Similarly, if every 10 turns there is a 40% chance the AI will have forgotten, then begging every 10 turns will result in a successful beg once every 25 turns, on average.
A lesson from proc effects in Vermintide:

pragmatism

If you have a 10% chance to do something, running the experiment 10 times should result in an average result of 1 proc per ten experiments, right?

No.

Average is a mathematical (calculated) median (as opposed to the ACTUAL median, which is ordinal) of the data set, so it pulls the low results higher and the higher results lower from each extreme.

Expecting an average result means right in the middle of possibilities....or half that. Proccing once in 10 trials at a 10% chance is the high result, at that rate. 0 is the low.

Much more practical then to assume a 1/10 gives a 50% chance of proc in 10 experiments, not 100%. If you were to extend that 1/10 chance to more trials, like 20 tries...you could be more expectant of a proc. Still not guaranteed, but more likely. probably 75% chance to proc at least once in at a 1/10 chance in 20 trials. 87.5% in 40 trials. More and more likely approaching infinity as the trials are extended. Etc Etc.
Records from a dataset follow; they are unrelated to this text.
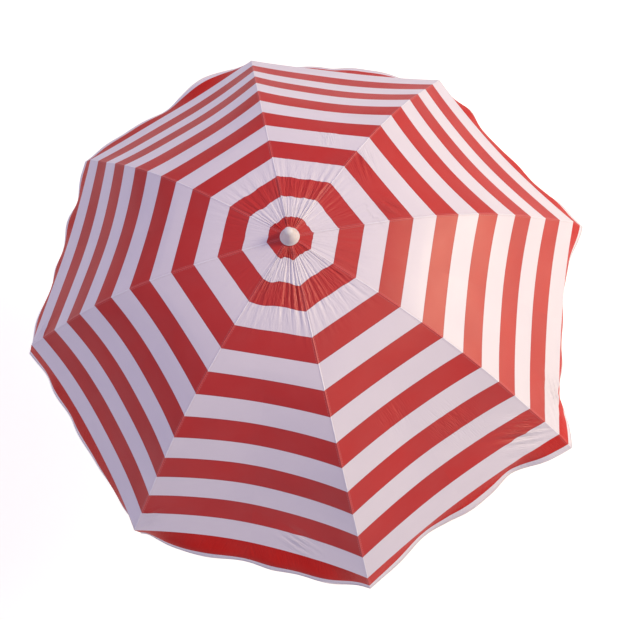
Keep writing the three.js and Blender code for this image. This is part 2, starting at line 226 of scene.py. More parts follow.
def noiseOf(tree, vector, scale, detail=2.0, roughness=0.5):
    node = addNode(tree, "ShaderNodeTexNoise")
    node.inputs["Scale"].default_value = scale
    node.inputs["Detail"].default_value = detail
    node.inputs["Roughness"].default_value = roughness
    tree.links.new(vector, node.inputs["Vector"])
    return node.outputs["Fac"]


# plain weave: threads over and under, with a slub here and there
def makeWeaveGroup():
    group, given, out = newGroup(
        "weave",
        [("Vector", "Vector", None), ("Threads", "Float", 1400.0)],
        [("Height", "Float")],
    )
    apart = addNode(group, "ShaderNodeSeparateXYZ")
    group.links.new(given.outputs["Vector"], apart.inputs[0])
    waves = []
    for axis in ("X", "Y"):
        phase = maths(group, "MULTIPLY", apart.outputs[axis], given.outputs["Threads"])
        waves.append(maths(group, "SINE", maths(group, "MULTIPLY", phase, math.pi)))
    crossing = maths(group, "MULTIPLY", waves[0], waves[1])
    slub = noiseOf(group, given.outputs["Vector"], 90.0, 3.0)
    height = maths(group, "MULTIPLY_ADD", slub, 0.6, maths(group, "MULTIPLY", crossing, 0.4))
    group.links.new(height, out.inputs["Height"])
    return group


# dust and handling marks: a mask that comes and goes in patches
def makeDustGroup():
    group, given, out = newGroup(
        "dust",
        [("Vector", "Vector", None), ("Patch", "Float", 6.0), ("Amount", "Float", 0.5)],
        [("Mask", "Float")],
    )
    node = addNode(group, "ShaderNodeTexNoise")
    node.inputs["Detail"].default_value = 5.0
    group.links.new(given.outputs["Vector"], node.inputs["Vector"])
    group.links.new(given.outputs["Patch"], node.inputs["Scale"])
    spread = maths(group, "MULTIPLY_ADD", node.outputs["Fac"], 2.4, -0.85, clamp=True)
    group.links.new(maths(group, "MULTIPLY", spread, given.outputs["Amount"]), out.inputs["Mask"])
    return group


# wear on edges: where the surface is sharply convex
def makeWearGroup():
    group, given, out = newGroup(
        "edgeWear",
        [("Vector", "Vector", None), ("Amount", "Float", 0.5)],
        [("Mask", "Float")],
    )
    geometry = addNode(group, "ShaderNodeNewGeometry")
    edge = maths(group, "MULTIPLY_ADD", geometry.outputs["Pointiness"], 9.0, -4.75, clamp=True)
    rough = noiseOf(group, given.outputs["Vector"], 160.0, 4.0)
    worn = maths(group, "MULTIPLY", edge, maths(group, "MULTIPLY_ADD", rough, 2.0, -0.4, clamp=True))
    group.links.new(maths(group, "MULTIPLY", worn, given.outputs["Amount"]), out.inputs["Mask"])
    return group


weaveGroup = makeWeaveGroup()
dustGroup = makeDustGroup()
wearGroup = makeWearGroup()

stripes = {
    "red": (0.61, 0.022, 0.016),
    "redPatch": (0.53, 0.016, 0.013),
    "white": (0.82, 0.76, 0.79),
    "whitePatch": (0.77, 0.715, 0.76),
    "edgeThread": (0.30, 0.005, 0.008),
    "edgeWidth": 0.008,      # in stripe widths
    "seamWidth": 0.0028,     # half the width of the raised seam over a rib
    "seamStitch": 0.0042,    # distance of the stitch line from the rib
    "stitchLength": 0.0035,
    # painted highlight: the seam's band is painted lighter than the white and the red cloth along its ridge
    "seamHighlightWhite": (0.93, 0.90, 0.93),
    "seamHighlightRed": (0.74, 0.12, 0.11),
    "stitchTone": (0.80, 0.56, 0.56),
    "creaseWidth": 0.007,
    "creaseLength": 0.06,
}


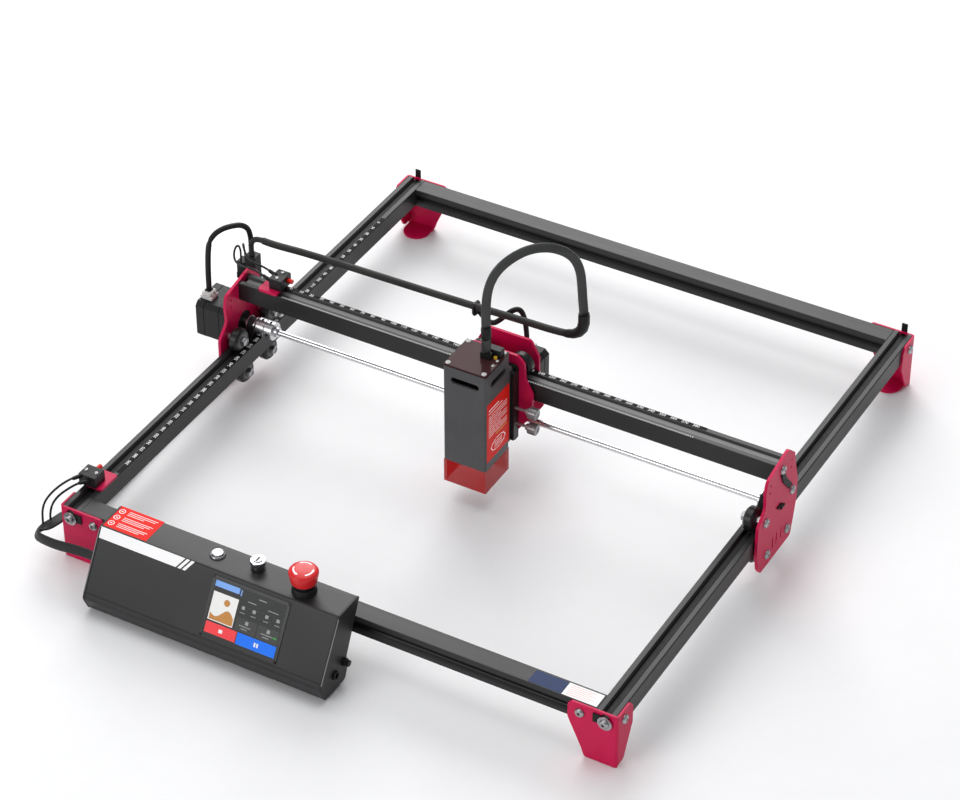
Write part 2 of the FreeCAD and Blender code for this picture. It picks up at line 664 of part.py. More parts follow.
def laser_housing():
    """Square aluminium case with cooling vents and the bar that slides in the height channel."""
    outer = block((-LASER_X, LASER_X), LASER_Y, LASER_Z)
    upright = [e for e in outer.Edges if abs(e.Length - (LASER_Z[1] - LASER_Z[0])) < 0.01]
    outer = outer.makeFillet(2.0, upright)
    inside = block((-LASER_X + LASER_WALL, LASER_X - LASER_WALL),
                   (LASER_Y[0] + LASER_WALL, LASER_Y[1] - LASER_WALL), (LASER_Z[0] - 1, LASER_Z[1] + 1))
    bar = plate("Y", [(BAR_X, 140, 3), (-BAR_X, 140, 3), (-BAR_X, 53, 3), (BAR_X, 53, 3)], BAR_Y[0] - 0.01, BAR_Y[1])
    body = fused([outer.cut(inside), bar])
    front = plate("Y", [(-14.5, VENT_Z[0], 3.2), (15.3, VENT_Z[0], 3.2), (15.3, VENT_Z[1], 3.2), (-14.5, VENT_Z[1], 3.2)],
                  LASER_Y[0] - 1, LASER_Y[0] + 5)
    sides = plate("X", [(-62, VENT_Z[0], 3.2), (-34, VENT_Z[0], 3.2), (-34, VENT_Z[1], 3.2), (-62, VENT_Z[1], 3.2)], -30, 30)
    return body.cut(front).cut(sides)


def laser_top_plate():
    """Lid with the cable socket."""
    lid = block((-LASER_X, LASER_X), LASER_Y, (LASER_Z[1], LASER_Z[1] + 2))
    upright = [e for e in lid.Edges if abs(e.Length - 2) < 0.01]
    lid = lid.makeFillet(1.9, upright)
    socket = fused([
        block((1.5, 14.5), (-47.5, -42.5), (LASER_Z[1] + 2, LASER_Z[1] + 9)),
        block((4, 20.5), (-42.5, -32), (LASER_Z[1] + 2, LASER_Z[1] + 9)),
    ])
    return fused([lid, socket])


def laser_shield():
    """Tinted skirt round the beam, open below."""
    outer = block((-LASER_X, LASER_X), LASER_Y, (24, LASER_Z[0]))
    inner = block((-LASER_X + 2, LASER_X - 2), (LASER_Y[0] + 2, LASER_Y[1] - 2), (20, 60))
    return outer.cut(inner)


def laser_core():
    """Finned heat sink with the diode barrel and focusing lens under it."""
    y_mid = (LASER_Y[0] + LASER_Y[1]) / 2
    base = block((-20, 20), (y_mid - 19.8, y_mid + 19.8), (56, 70))
    fins = [block((x, x + 1.6), (y_mid - 19.8, y_mid + 19.8), (70, 118)) for x in (-20, -14.8, -9.6, -4.4, 0.8, 6, 11.2, 18.4)]
    barrel = fused([rod("Z", (0, y_mid), 9.0, 47, 56), rod("Z", (0, y_mid), 6.0, 42, 47)])
    return fused([base] + fins + [barrel])


def laser_fan():
    """Axial fan rotor above the heat sink."""
    y_mid = (LASER_Y[0] + LASER_Y[1]) / 2
    hub = rod("Z", (0, y_mid), 8.0, 124, 134)
    blades = []
    for step in range(7):
        blade = block((7, 18.5), (-4, 4), (128.2, 129.8))
        blade.rotate(Vector(0, 0, 129), Vector(1, 0, 0), 32)
        blade.rotate(Vector(0, 0, 0), Vector(0, 0, 1), 360 / 7 * step)
        blade.translate(Vector(0, y_mid, 0))
        blades.append(blade)
    return fused([hub] + blades)


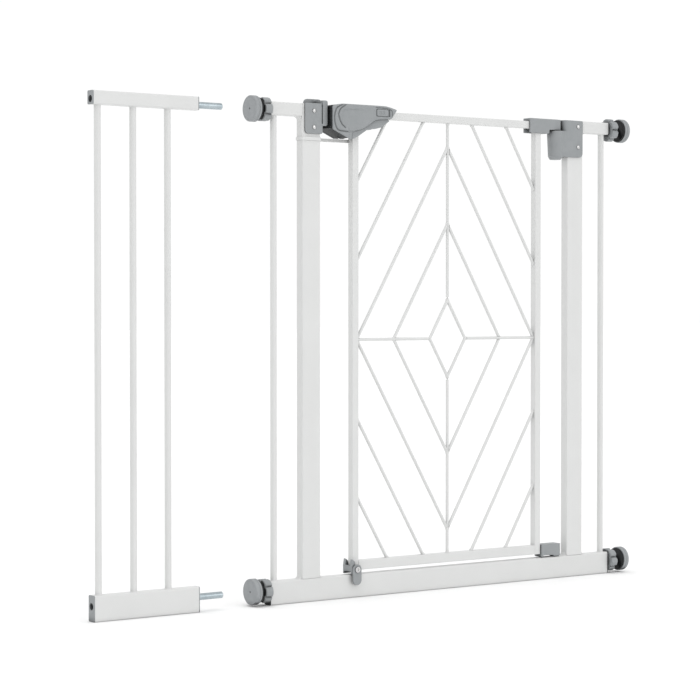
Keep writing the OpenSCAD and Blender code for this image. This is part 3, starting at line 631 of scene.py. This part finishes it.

I am running on little sleep, haven't been in school in years so can't back any of it with math, and am most likely talking out my ass, but it seems to fit a whole lot better after a lot of frustration with the concept with proc effects in the Vermintide games.
 
Ok I when I wrote 'average' I meant 'mean'. I guess you may be right that the median may be a more practical metric than the mean.